##### INFORMATION SUPPLIED
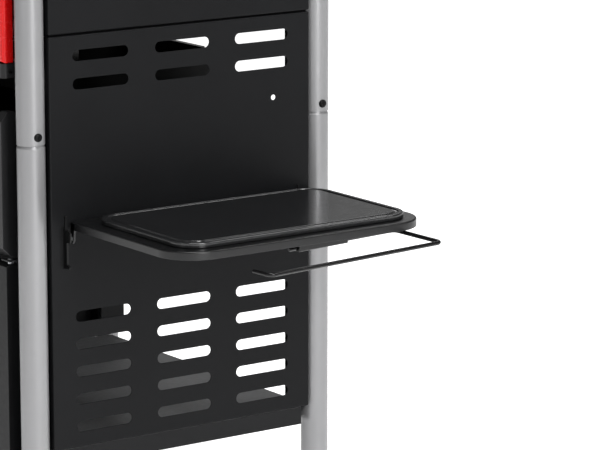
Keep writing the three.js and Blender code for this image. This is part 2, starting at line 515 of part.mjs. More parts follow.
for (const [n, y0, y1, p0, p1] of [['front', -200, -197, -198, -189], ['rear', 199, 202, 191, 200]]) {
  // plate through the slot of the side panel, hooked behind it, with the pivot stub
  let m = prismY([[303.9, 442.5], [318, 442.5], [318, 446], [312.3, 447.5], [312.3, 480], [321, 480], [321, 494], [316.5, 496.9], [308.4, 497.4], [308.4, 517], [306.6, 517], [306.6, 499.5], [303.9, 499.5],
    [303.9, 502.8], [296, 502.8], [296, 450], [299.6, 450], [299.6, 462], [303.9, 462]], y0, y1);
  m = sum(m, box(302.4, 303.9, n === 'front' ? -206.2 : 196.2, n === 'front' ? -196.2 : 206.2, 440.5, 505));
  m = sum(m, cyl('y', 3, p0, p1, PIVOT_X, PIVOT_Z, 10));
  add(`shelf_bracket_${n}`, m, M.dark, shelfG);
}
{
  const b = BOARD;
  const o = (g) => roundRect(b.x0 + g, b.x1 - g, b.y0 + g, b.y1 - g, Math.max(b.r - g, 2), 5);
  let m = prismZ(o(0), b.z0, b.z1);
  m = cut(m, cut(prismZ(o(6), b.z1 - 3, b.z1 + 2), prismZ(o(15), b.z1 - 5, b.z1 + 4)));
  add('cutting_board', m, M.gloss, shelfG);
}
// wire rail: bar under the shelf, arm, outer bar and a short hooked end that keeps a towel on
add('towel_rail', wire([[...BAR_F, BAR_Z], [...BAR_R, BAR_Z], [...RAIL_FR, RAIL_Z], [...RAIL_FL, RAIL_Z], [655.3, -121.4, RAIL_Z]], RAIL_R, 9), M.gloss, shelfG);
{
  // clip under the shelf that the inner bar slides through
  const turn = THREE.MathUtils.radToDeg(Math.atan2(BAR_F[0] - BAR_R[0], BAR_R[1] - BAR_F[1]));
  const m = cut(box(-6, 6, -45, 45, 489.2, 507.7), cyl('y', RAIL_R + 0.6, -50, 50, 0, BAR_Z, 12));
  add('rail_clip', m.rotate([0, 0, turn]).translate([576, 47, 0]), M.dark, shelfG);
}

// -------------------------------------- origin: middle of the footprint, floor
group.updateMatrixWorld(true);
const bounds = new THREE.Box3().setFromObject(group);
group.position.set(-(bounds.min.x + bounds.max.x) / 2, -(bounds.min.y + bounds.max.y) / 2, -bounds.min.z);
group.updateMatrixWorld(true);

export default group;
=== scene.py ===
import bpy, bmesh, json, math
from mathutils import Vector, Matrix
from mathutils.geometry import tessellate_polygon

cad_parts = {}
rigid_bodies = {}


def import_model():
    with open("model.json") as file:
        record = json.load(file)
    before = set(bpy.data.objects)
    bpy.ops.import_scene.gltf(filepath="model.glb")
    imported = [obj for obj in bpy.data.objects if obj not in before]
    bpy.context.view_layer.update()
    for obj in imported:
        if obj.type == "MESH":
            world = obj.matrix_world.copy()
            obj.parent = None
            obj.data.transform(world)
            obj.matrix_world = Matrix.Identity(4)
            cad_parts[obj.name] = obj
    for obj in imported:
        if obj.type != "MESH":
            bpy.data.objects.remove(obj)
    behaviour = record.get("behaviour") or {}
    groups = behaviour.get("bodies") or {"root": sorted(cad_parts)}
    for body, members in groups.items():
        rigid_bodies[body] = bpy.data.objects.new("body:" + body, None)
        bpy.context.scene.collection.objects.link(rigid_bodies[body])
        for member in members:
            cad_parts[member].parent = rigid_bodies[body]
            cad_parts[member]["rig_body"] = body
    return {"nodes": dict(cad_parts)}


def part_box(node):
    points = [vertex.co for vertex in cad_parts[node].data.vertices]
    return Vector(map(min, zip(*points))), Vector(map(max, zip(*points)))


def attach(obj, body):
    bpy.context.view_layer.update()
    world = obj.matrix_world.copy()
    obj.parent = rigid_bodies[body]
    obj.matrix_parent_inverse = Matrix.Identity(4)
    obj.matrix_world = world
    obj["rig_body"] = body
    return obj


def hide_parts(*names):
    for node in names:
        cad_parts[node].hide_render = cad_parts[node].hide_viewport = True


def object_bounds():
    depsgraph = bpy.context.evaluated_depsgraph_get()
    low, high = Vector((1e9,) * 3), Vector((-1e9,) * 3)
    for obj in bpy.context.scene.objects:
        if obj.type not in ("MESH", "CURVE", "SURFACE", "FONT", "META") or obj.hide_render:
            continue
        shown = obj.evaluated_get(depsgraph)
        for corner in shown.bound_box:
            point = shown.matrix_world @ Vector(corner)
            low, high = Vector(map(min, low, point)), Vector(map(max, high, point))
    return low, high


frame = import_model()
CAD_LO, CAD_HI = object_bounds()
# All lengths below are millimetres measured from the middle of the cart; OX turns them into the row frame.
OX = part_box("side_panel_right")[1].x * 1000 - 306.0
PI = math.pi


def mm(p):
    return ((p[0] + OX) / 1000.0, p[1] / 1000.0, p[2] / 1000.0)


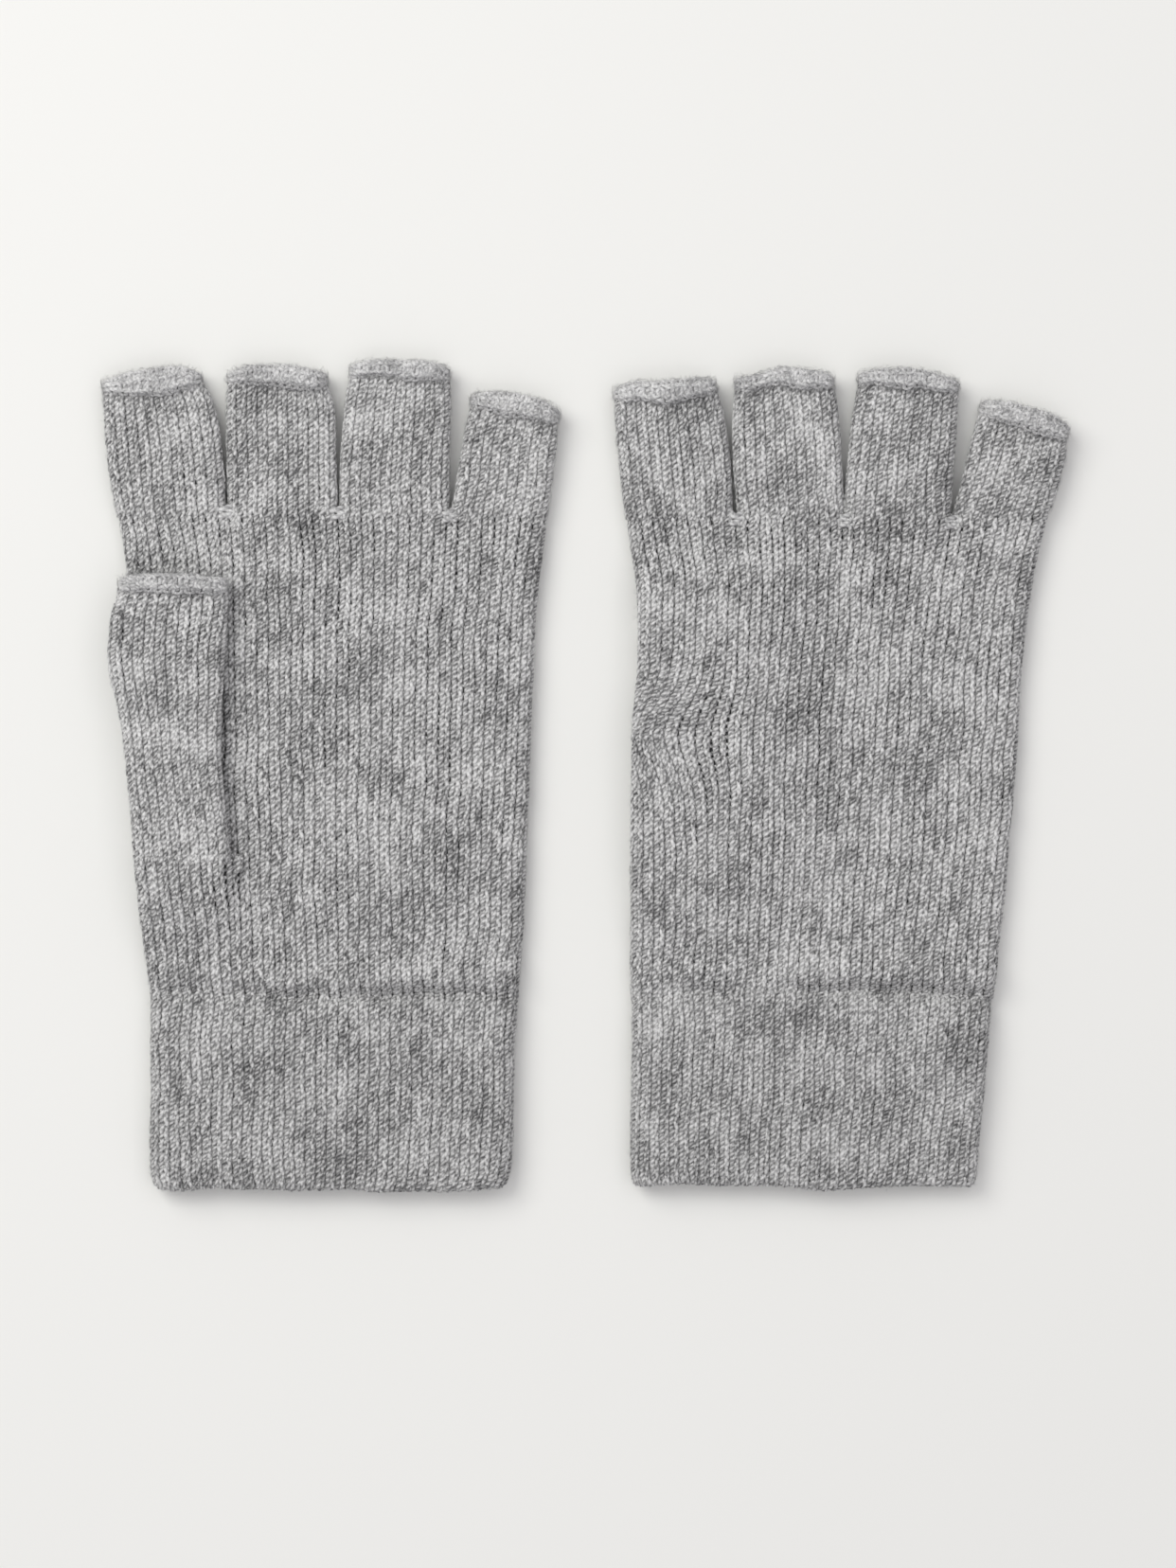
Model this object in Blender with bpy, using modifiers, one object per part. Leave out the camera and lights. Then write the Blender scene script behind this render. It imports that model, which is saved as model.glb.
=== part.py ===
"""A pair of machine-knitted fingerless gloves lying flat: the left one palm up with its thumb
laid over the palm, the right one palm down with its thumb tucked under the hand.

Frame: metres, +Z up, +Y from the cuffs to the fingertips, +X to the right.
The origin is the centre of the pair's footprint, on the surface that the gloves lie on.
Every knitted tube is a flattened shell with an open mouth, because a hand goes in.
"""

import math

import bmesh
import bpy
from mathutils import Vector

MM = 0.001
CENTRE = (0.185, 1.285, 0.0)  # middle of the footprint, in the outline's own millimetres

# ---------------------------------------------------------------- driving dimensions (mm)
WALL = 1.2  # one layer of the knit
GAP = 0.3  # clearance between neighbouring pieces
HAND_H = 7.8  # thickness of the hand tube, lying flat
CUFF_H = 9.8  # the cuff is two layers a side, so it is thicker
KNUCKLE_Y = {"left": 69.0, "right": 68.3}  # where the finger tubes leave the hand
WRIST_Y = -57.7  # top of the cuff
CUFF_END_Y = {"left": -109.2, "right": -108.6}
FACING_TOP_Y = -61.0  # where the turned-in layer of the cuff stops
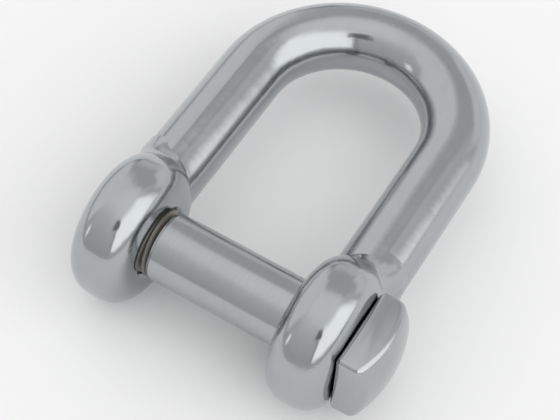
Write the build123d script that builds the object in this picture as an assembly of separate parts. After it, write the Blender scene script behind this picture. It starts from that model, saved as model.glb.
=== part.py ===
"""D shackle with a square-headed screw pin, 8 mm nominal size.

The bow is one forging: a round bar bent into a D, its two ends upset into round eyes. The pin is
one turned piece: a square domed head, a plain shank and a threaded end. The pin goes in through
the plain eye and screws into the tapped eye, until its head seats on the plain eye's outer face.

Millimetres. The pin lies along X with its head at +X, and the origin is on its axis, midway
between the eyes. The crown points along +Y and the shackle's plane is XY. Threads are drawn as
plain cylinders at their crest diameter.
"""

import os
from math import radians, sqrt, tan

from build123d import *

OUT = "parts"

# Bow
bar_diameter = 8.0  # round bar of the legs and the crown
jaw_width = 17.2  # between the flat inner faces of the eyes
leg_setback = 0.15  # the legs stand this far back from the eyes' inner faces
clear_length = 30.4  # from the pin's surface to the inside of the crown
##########
• DIRECTIONS FOR THIS TASK:
Retype exactly what runs from the line containing "the footprint, floor" through the line containing "obj.matrix_parent_inverse = Matrix.Identity(4)", both lines included, and stop there.

• EXERCISE RESPONSE:
// -------------------------------------- origin: middle of the footprint, floor
group.updateMatrixWorld(true);
const bounds = new THREE.Box3().setFromObject(group);
group.position.set(-(bounds.min.x + bounds.max.x) / 2, -(bounds.min.y + bounds.max.y) / 2, -bounds.min.z);
group.updateMatrixWorld(true);

export default group;
=== scene.py ===
import bpy, bmesh, json, math
from mathutils import Vector, Matrix
from mathutils.geometry import tessellate_polygon

cad_parts = {}
rigid_bodies = {}


def import_model():
    with open("model.json") as file:
        record = json.load(file)
    before = set(bpy.data.objects)
    bpy.ops.import_scene.gltf(filepath="model.glb")
    imported = [obj for obj in bpy.data.objects if obj not in before]
    bpy.context.view_layer.update()
    for obj in imported:
        if obj.type == "MESH":
            world = obj.matrix_world.copy()
            obj.parent = None
            obj.data.transform(world)
            obj.matrix_world = Matrix.Identity(4)
            cad_parts[obj.name] = obj
    for obj in imported:
        if obj.type != "MESH":
            bpy.data.objects.remove(obj)
    behaviour = record.get("behaviour") or {}
    groups = behaviour.get("bodies") or {"root": sorted(cad_parts)}
    for body, members in groups.items():
        rigid_bodies[body] = bpy.data.objects.new("body:" + body, None)
        bpy.context.scene.collection.objects.link(rigid_bodies[body])
        for member in members:
            cad_parts[member].parent = rigid_bodies[body]
            cad_parts[member]["rig_body"] = body
    return {"nodes": dict(cad_parts)}


def part_box(node):
    points = [vertex.co for vertex in cad_parts[node].data.vertices]
    return Vector(map(min, zip(*points))), Vector(map(max, zip(*points)))


def attach(obj, body):
    bpy.context.view_layer.update()
    world = obj.matrix_world.copy()
    obj.parent = rigid_bodies[body]
    obj.matrix_parent_inverse = Matrix.Identity(4)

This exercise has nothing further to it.